The International Energy Agency is expecting global demand for natural gas to rise over the next couple decades, and even beyond that. Natural gas is a cleaner fuel than coal or petroleum. It can be easily stored and transported for use, and it is a comparatively cheap source of energy.

No surprise, then, that natural gas is so popular. And its expected growth bodes well for Kinder Morgan (KMI 2.53%).

The largest gas transmission network

With roughly 71,000 miles of natural gas pipelines, Kinder Morgan owns the largest natural gas transmission network in the U.S. And some of the key areas where it operates are primed for meaningful growth. Natural gas production in the Northeast basin, the Permian basin, and the Haynesville shale is expected to see robust growth through 2030. Kinder Morgan has takeaway capacity in all these regions, which means it stands to benefit from this growth. Kinder Morgan also expects Texas and Louisiana to account for more than 95% of the growth in demand for natural gas through 2030. Again, the company has a strong footprint in these regions. 

In terms of demand sources, liquefied natural gas (LNG) exports and the industrial sector are expected to drive the natural gas demand growth in the U.S.: 

US LNG exports and KMI transport potential.

Image source: Kinder Morgan.

As the chart shows, U.S. LNG exports are expected to rise from 9 billion cubic feet per day (bcfd) in 2021 to 22 bcfd by 2030. Kinder Morgan delivered roughly 6.2 bcfd in the first quarter this year. It expects that this volume could rise to 8 to 12 bcfd by 2030. So, the company stands to benefit from the growth in LNG exports.

Overall, Kinder Morgan's large and strategically located assets should help it capture significant benefits from the expected natural gas growth.

Improved balance sheet

Despite the positive outlook for natural gas, investors might be wondering if Kinder Morgan can support its dividend, which yields 5.5% at recent prices. The company had to cut its dividend in 2015 between a steep drop in energy commodity prices and an overstretched balance sheet. But Kinder Morgan is in much better shape today. 
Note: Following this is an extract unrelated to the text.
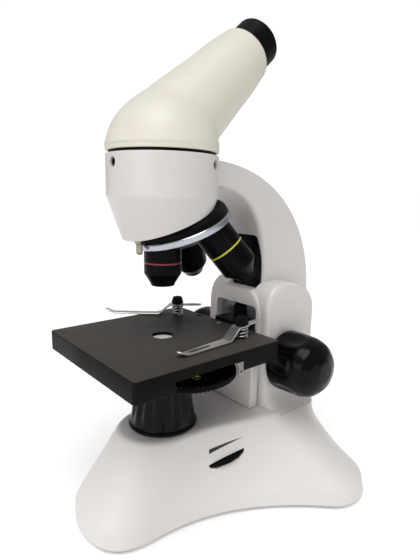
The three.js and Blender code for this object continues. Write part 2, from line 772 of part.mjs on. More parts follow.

Kinder Morgan's annual cash flow from operations was more than double the dividends it paid in the past six years. Further, the company has reduced its debt by over $11 billion since 2015. Its debt-to-EBITDA ratio has improved significantly during this timeframe. 

KMI Net Total Long Term Debt (Annual) Chart

KMI Net Total Long Term Debt (Annual) data by YCharts

So, the company's balance sheet is much stronger, and its dividend payments are well covered by cash flow from operations. Overall, the company's dividend payments look safe for the coming several years.

All the above factors make Kinder Morgan stock appealing for long-term dividend investors.